Si algo ha demostrado el paso del tiempo en Europa en las últimas décadas ha sido la progresiva implantación del inglés en todas partes. Hace treinta, cuarenta años el francés era todavía la lengua pasaporte en la mitad del continente -incluida Flandes, donde hoy es casi imposible que alguien acepte hablarlo-, en tanto que, salvo en Escandinavia, el inglés sólo lo hablaba una pequeña parte de la población, y nada mayoritaria en Alemania, Holanda o Francia, al menos según mi experiencia. Hoy hablan en inglés hasta los franceses -de hecho el francés «moderno» está contaminado de numerosos anglicismos inútiles por puro esnobismo de moda: quién te ha oído y quién te oye-, y el único país que mantiene un considerable y perjudicial retraso en su aprendizaje, como es sabido, es España: este es uno de los poquísimos países del mundo, incluidos muchos en vías de desarrollo, en el que la clase política no habla inglés, salvo la familia Real, Jordi Pujol, Esperanza Aguirre y alguno más, y uno de los más pocos todavía en el que gente alfabetizada y hasta con estudios se da media vuelta si llega al cine y descubre que la película se proyecta en versión original y con subtítulos. Muchos no saben que tal comportamiento es conocido en muchos sitios y se cita como uno de los pintoresquismos del país, igual que los toros, la sangría y el vicio de la siesta que según muchos extranjeros nos tiene enganchados a todos.
Pues bien: en estas circunstancias los sindicatos de la enseñanza han levantado la bandera de la denuncia y la revuelta para protestar por la iniciativa de la Comunidad de Madrid (para algo que hacían bien en Educación) de contratar a unos cuantos cientos de profesores nativos como apoyo en la enseñanza del inglés en los colegios que han comenzado la experiencia del bilingüismo. Los sindicatos, con esa portentosa lógica que les caracteriza cuando se ponen, consideran que si a los profesores españoles que dan inglés se les pide que sepan los dos idiomas -y habría que ver el nivel de inglés que les piden-, a los profesores foráneos también hay que pedirles el mismo conocimiento. O sea, que sepan español.
Me he puesto a hacer memoria y no logro recordar haberle escuchado una sola palabra de español a ninguna de las tres excelentes profesoras de inglés que recuerdo de mis colegios (cinco horas de inglés a la semana). Una era clara y orgullosamente escocesa, Miss Hinkley, y de otra nunca supimos si era o no de origen inglés (el acento era inconfundible), pues se llamaba Mrs. Lecaroz pero Lecaroz era su marido y ella, de soltera, se podía haber llamado White o Lansbury. Y queda claro que pedir un conocimiento igual del español a los profesores nativos es lo mismo que impedirles dar clase, siendo así que son los urgentes y necesarios en un déficit español con muchas más consecuencias de lo que se suele creer. Nadie ha cuantificado por ejemplo las pérdidas de los jóvenes españoles que no pueden acceder a trabajos en la Comisión Europea porque siempre están en déficit de idiomas, comparados sobre todo con los nórdicos.
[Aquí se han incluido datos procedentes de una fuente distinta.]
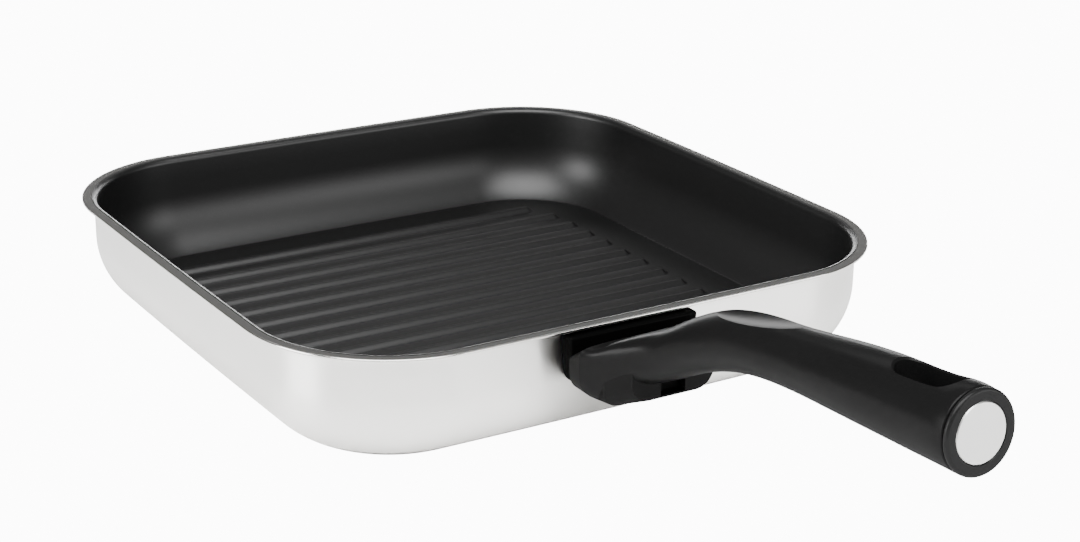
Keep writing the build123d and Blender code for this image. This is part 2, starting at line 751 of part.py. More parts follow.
# Release button: a plate in the cover's face, with two arms that reach back over the bolt's ramps
bar_front = chamber_end + slide_gap
bar_back = bar_front + button_bar
with BuildPart() as release_button:
    with BuildSketch(facing(button_face + button_plate)):
        with Locations((handle_x, button_bottom + button_height / 2)):
            Rectangle(button_width, button_height)
    extrude(amount=button_plate)
    with BuildSketch(side(handle_x)):
        with BuildLine():
            Polyline(
                (button_face, button_bottom),
                (button_face, arm_top),
                (bar_back, arm_top),
                (bar_back, button_bottom),
                close=True,
            )
        make_face()
    extrude(amount=button_width / 2, both=True)
    with BuildSketch(side(handle_x)):
        with BuildLine():
            Polyline(
                (bar_front, arm_top - arm_height),
                (bar_front, arm_top),
                (arm_start, arm_top),
                (arm_start, arm_top - arm_tip),
                (arm_start - arm_height + arm_tip, arm_top - arm_height),
                close=True,
            )
        make_face()
    extrude(amount=arm_outer_width / 2, both=True)
    with BuildSketch(Plane.XY.offset(arm_top - arm_height)):
        with Locations((handle_x, (bar_back + arm_start + overrun) / 2)):
            Rectangle(arm_inner_width, arm_start + overrun - bar_back)
    extrude(amount=arm_height, mode=Mode.SUBTRACT)

# End cap and its disc
cap_face = end_plane.offset(cap_length)
with BuildPart() as end_cap:
    with BuildSketch(end_plane.offset(cap_groove)):
        Circle(grip_diameter / 2)
    extrude(amount=cap_length - cap_groove)
    fillet(end_cap.edges().sort_by(Axis.Y)[0], cap_edge)
    fillet(end_cap.edges().sort_by(Axis.Y)[-1], cap_back_edge)
    with BuildSketch(end_plane):
        Circle(grip_diameter / 2 - cap_groove_depth)
    extrude(amount=cap_groove)
    with BuildSketch(end_plane.offset(-cap_spigot_length)):
        Circle(cap_spigot_radius)
    extrude(amount=cap_spigot_length)
    with BuildSketch(cap_face):
        Circle(disc_radius + rest_gap)
    extrude(amount=-disc_height, mode=Mode.SUBTRACT)

with BuildPart() as end_disc:
    with BuildSketch(Plane(origin=cap_face.origin, x_dir=(1, 0, 0), z_dir=(0, -sin(end_tilt), -cos(end_tilt)))):
        with BuildLine():
            Polyline((0, disc_dome), (0, -disc_height), (disc_radius, -disc_height), (disc_radius, 0))
            dome_radius = (disc_radius**2 + disc_dome**2) / (2 * disc_dome)
            RadiusArc((disc_radius, 0), (0, disc_dome), -dome_radius)
        make_face()
    revolve(axis=Axis(cap_face.origin, cap_face.z_dir))

for name, piece in (
    ("pan_body", pan_body),
    ("heat_core", heat_core),
    ("base_cap", base_cap),
    ("mount_tongue", mount_tongue),
    ("bracket_rivets", bracket_rivets),
    ("bracket_housing", bracket_housing),
    ("bracket_screws", bracket_screws),
    ("socket_frame", socket_frame),
    ("frame_screws", frame_screws),
    ("handle_tang", handle_tang),
    ("grip_body", grip_body),
    ("latch_cover", latch_cover),
    ("cover_screws", cover_screws),
    ("latch_bolt", latch_bolt),
    ("bolt_spring", bolt_spring),
    ("release_button", release_button),
    ("end_cap", end_cap),
    ("end_disc", end_disc),
):
    save(piece, name)
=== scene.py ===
"""Square grill pan with a plug-on handle: finishes, detailed pieces, light and camera.

Sizes are written in millimetres and built in metres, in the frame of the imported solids: the origin is
the centre of the pan's underside, +Z is up and the handle points along -Y.
"""

import logging
import math
from dataclasses import dataclass, field
from enum import Enum

import bmesh
import bpy
from mathutils import Matrix, Vector

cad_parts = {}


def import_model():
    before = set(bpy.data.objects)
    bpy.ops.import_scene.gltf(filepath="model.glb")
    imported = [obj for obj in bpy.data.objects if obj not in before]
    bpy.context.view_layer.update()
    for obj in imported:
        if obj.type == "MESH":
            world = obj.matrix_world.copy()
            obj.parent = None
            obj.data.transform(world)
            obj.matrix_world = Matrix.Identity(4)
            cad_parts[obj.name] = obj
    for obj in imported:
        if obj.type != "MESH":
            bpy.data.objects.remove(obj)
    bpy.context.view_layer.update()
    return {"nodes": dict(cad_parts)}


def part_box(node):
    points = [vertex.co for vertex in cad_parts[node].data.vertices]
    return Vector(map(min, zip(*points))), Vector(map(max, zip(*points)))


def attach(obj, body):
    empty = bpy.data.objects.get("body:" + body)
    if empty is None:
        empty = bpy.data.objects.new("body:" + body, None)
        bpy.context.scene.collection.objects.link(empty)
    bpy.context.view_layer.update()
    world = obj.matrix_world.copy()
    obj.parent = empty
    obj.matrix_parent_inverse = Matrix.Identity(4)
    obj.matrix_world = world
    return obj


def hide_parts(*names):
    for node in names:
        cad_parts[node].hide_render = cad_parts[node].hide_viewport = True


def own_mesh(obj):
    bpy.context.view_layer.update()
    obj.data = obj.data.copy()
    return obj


LOG = logging.getLogger("grill_pan")
MM = 0.001
UP = Vector((0, 0, 1))
WELD = 0.002 * MM  # points nearer to each other than this are one
WAVE_LENGTH = 0.314  # of Blender's wave texture at a scale of 1
# sockets of the Mix node for colours, which have no names of their own
MIX_SHARE, MIX_FIRST, MIX_SECOND, MIXED = 0, 6, 7, 2

Point = tuple[float, float]  # across and up in a profile, in millimetres


class Pattern(Enum):
    """How the fine texture of a finish runs."""

    EVEN = "even"
    TURNED = "turned"


def linear(code: str) -> tuple[float, float, float, float]:
    """Turn an sRGB hex colour into linear red, green, blue and alpha.

    Args:
        code: six hex digits.

    Returns:
        The colour as the shader sockets take it.
    """
    channels = [int(code[i : i + 2], 16) / 255 for i in (0, 2, 4)]
    straight = [c / 12.92 if c <= 0.04045 else ((c + 0.055) / 1.055) ** 2.4 for c in channels]
    return (*straight, 1.0)


def add_node(
    tree: bpy.types.NodeTree,
    kind: str,
    values: dict | None = None,
    links: dict | None = None,
    **settings: object,
) -> bpy.types.Node:
    """Add a node to a material's tree.

    Args:
        tree: the material's node tree.
        kind: the node's type.
        values: inputs, by name or number, with the values to set on them.
        links: inputs, by name or number, with the output sockets that feed them.
        settings: properties of the node itself.

    Returns:
        The new node.
    """
    node = tree.nodes.new(kind)
    for name, value in settings.items():
        setattr(node, name, value)
    for name, value in (values or {}).items():
        node.inputs[name].default_value = value
    for name, socket in (links or {}).items():
        tree.links.new(socket, node.inputs[name])
    return node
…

La petición de los sindicatos me parece tan corporativista y, sí, cerril, que habla por sí sola y no creo que merezca mayor comentario. Lo que, pese a una larga experiencia, me sigue pareciendo asombroso es que esos portavoces del absurdo sigan teniendo este tipo de poder, y que la sociedad española, como siempre ensimismada detrás de los Pirineos, permita que sigan perjudicando a sus jóvenes en aras de no sé qué derechos corporativistas.
Me recuerda la creación de estudios de literaturas comparadas en algunas facultades. Lo suyo era que se hubiesen contratado profesores originarios de esos países para enseñar Literatura Francesa, Inglesa, Alemana y demás. Pues no: esas asignaturas las enseñan, en su práctica totalidad, profesores españoles. Seguramente formidables especialistas de reputación internacional, aunque yo no apostaría a ciegas por su conocimiento incluso del idioma, como no sea cierta capacidad de lectura en la lengua respectiva. Lo cual me recuerda a su vez, no sé por qué, a un estudiante de doctorado en Filología Española que me dijo que él no leía a Borges porque este era Latinoamericano y por lo tanto no entraba en su especialidad. Sí, un estudiante de doctorado. Y es probable que futuro docente.